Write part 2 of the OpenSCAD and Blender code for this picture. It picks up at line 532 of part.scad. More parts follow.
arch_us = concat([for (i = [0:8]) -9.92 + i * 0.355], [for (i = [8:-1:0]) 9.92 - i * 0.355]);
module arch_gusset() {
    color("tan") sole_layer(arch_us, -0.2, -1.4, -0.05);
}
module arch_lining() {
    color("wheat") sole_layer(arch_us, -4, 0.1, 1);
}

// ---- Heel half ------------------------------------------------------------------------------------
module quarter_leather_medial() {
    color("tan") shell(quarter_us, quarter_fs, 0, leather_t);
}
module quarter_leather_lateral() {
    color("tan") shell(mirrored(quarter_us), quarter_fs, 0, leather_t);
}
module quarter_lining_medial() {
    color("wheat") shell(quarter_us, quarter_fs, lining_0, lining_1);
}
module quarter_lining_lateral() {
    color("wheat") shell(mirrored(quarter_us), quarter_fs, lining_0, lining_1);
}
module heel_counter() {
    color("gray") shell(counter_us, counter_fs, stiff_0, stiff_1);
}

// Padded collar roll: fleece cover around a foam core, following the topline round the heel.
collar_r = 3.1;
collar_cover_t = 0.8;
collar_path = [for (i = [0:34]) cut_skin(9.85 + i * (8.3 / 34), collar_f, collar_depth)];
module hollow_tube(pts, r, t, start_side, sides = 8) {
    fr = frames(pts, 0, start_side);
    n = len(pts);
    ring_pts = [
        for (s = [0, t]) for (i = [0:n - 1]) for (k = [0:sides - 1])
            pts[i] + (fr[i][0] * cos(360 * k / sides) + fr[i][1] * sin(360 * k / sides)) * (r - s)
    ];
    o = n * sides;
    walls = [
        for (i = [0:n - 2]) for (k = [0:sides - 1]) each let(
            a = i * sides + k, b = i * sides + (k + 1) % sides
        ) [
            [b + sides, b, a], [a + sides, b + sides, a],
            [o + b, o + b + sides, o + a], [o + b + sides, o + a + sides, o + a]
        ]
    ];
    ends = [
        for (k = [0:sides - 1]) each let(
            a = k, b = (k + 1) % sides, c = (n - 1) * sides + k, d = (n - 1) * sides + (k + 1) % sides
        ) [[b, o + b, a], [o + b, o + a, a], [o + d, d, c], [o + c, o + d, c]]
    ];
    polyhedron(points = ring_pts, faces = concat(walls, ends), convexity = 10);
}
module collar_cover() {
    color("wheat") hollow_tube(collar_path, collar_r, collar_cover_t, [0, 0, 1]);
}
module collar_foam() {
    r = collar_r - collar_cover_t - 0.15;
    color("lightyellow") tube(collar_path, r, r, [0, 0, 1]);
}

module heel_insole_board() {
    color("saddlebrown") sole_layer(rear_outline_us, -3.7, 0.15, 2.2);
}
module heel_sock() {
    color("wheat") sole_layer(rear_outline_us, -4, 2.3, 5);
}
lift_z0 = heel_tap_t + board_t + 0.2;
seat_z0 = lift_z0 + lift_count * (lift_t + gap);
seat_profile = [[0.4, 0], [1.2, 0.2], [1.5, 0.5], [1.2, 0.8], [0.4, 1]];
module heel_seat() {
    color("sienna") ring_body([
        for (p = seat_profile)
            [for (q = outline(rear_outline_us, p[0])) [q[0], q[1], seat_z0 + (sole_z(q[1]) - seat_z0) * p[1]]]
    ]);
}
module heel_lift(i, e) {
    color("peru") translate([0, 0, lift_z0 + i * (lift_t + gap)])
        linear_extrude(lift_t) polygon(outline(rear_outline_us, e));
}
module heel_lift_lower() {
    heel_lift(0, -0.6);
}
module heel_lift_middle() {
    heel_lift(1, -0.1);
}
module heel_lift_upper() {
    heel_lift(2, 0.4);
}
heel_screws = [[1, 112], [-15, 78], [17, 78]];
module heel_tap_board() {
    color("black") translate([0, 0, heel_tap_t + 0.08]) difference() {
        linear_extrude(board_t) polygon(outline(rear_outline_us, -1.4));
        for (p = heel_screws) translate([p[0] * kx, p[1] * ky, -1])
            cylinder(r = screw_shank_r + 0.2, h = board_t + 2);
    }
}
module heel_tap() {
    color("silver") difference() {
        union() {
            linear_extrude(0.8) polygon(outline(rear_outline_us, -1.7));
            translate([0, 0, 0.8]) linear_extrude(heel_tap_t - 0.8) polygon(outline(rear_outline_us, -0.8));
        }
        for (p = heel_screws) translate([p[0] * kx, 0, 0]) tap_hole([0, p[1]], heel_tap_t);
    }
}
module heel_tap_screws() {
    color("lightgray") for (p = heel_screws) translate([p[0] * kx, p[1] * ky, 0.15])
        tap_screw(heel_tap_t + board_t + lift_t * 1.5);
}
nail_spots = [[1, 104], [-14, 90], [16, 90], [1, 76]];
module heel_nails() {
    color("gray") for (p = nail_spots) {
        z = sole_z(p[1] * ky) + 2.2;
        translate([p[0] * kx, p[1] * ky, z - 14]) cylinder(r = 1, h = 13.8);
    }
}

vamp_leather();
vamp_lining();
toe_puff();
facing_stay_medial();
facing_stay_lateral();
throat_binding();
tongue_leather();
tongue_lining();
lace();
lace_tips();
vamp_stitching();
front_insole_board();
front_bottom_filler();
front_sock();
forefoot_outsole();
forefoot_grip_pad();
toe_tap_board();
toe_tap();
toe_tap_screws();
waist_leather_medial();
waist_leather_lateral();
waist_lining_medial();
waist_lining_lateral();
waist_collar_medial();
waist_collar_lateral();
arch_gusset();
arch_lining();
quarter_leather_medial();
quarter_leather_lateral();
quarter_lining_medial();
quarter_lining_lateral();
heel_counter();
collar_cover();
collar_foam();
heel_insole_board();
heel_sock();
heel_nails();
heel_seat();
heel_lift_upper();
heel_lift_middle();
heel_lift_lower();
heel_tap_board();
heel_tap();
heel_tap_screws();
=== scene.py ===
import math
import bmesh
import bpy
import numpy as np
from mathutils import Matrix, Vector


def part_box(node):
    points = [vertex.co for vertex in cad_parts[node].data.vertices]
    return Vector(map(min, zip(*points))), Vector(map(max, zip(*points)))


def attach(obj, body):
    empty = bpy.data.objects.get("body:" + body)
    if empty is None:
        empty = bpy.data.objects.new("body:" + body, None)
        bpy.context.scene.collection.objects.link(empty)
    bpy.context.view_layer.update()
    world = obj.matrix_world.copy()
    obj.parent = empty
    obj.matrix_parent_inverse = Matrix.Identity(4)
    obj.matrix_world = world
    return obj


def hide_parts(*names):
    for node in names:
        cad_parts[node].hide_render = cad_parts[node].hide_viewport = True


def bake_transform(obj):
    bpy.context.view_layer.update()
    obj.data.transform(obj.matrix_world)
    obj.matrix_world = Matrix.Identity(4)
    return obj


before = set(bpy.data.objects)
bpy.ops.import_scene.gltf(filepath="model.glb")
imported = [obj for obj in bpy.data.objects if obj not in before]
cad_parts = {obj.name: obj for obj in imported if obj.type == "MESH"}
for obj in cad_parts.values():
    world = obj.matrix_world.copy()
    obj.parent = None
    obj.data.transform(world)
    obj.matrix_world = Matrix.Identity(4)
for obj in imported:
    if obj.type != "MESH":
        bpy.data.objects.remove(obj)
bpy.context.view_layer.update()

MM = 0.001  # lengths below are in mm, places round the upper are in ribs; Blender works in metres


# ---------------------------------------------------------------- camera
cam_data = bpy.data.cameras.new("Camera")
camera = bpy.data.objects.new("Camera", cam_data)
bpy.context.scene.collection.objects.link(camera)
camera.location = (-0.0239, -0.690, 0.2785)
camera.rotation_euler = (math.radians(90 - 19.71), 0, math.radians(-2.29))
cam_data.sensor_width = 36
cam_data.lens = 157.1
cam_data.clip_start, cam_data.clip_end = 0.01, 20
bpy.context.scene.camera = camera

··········

[Short task]
Print exactly the lines from the line with "vamp_leather();" to the line with "obj.parent = None", both included, and nothing else.

[Result]
vamp_leather();
vamp_lining();
toe_puff();
facing_stay_medial();
facing_stay_lateral();
throat_binding();
tongue_leather();
tongue_lining();
lace();
lace_tips();
vamp_stitching();
front_insole_board();
front_bottom_filler();
front_sock();
forefoot_outsole();
forefoot_grip_pad();
toe_tap_board();
toe_tap();
toe_tap_screws();
waist_leather_medial();
waist_leather_lateral();
waist_lining_medial();
waist_lining_lateral();
waist_collar_medial();
waist_collar_lateral();
arch_gusset();
arch_lining();
quarter_leather_medial();
quarter_leather_lateral();
quarter_lining_medial();
quarter_lining_lateral();
heel_counter();
collar_cover();
collar_foam();
heel_insole_board();
heel_sock();
heel_nails();
heel_seat();
heel_lift_upper();
heel_lift_middle();
heel_lift_lower();
heel_tap_board();
heel_tap();
heel_tap_screws();
=== scene.py ===
import math
import bmesh
import bpy
import numpy as np
from mathutils import Matrix, Vector


def part_box(node):
    points = [vertex.co for vertex in cad_parts[node].data.vertices]
    return Vector(map(min, zip(*points))), Vector(map(max, zip(*points)))


def attach(obj, body):
    empty = bpy.data.objects.get("body:" + body)
    if empty is None:
        empty = bpy.data.objects.new("body:" + body, None)
        bpy.context.scene.collection.objects.link(empty)
    bpy.context.view_layer.update()
    world = obj.matrix_world.copy()
    obj.parent = empty
    obj.matrix_parent_inverse = Matrix.Identity(4)
    obj.matrix_world = world
    return obj


def hide_parts(*names):
    for node in names:
        cad_parts[node].hide_render = cad_parts[node].hide_viewport = True


def bake_transform(obj):
    bpy.context.view_layer.update()
    obj.data.transform(obj.matrix_world)
    obj.matrix_world = Matrix.Identity(4)
    return obj


before = set(bpy.data.objects)
bpy.ops.import_scene.gltf(filepath="model.glb")
imported = [obj for obj in bpy.data.objects if obj not in before]
cad_parts = {obj.name: obj for obj in imported if obj.type == "MESH"}
for obj in cad_parts.values():
    world = obj.matrix_world.copy()
    obj.parent = None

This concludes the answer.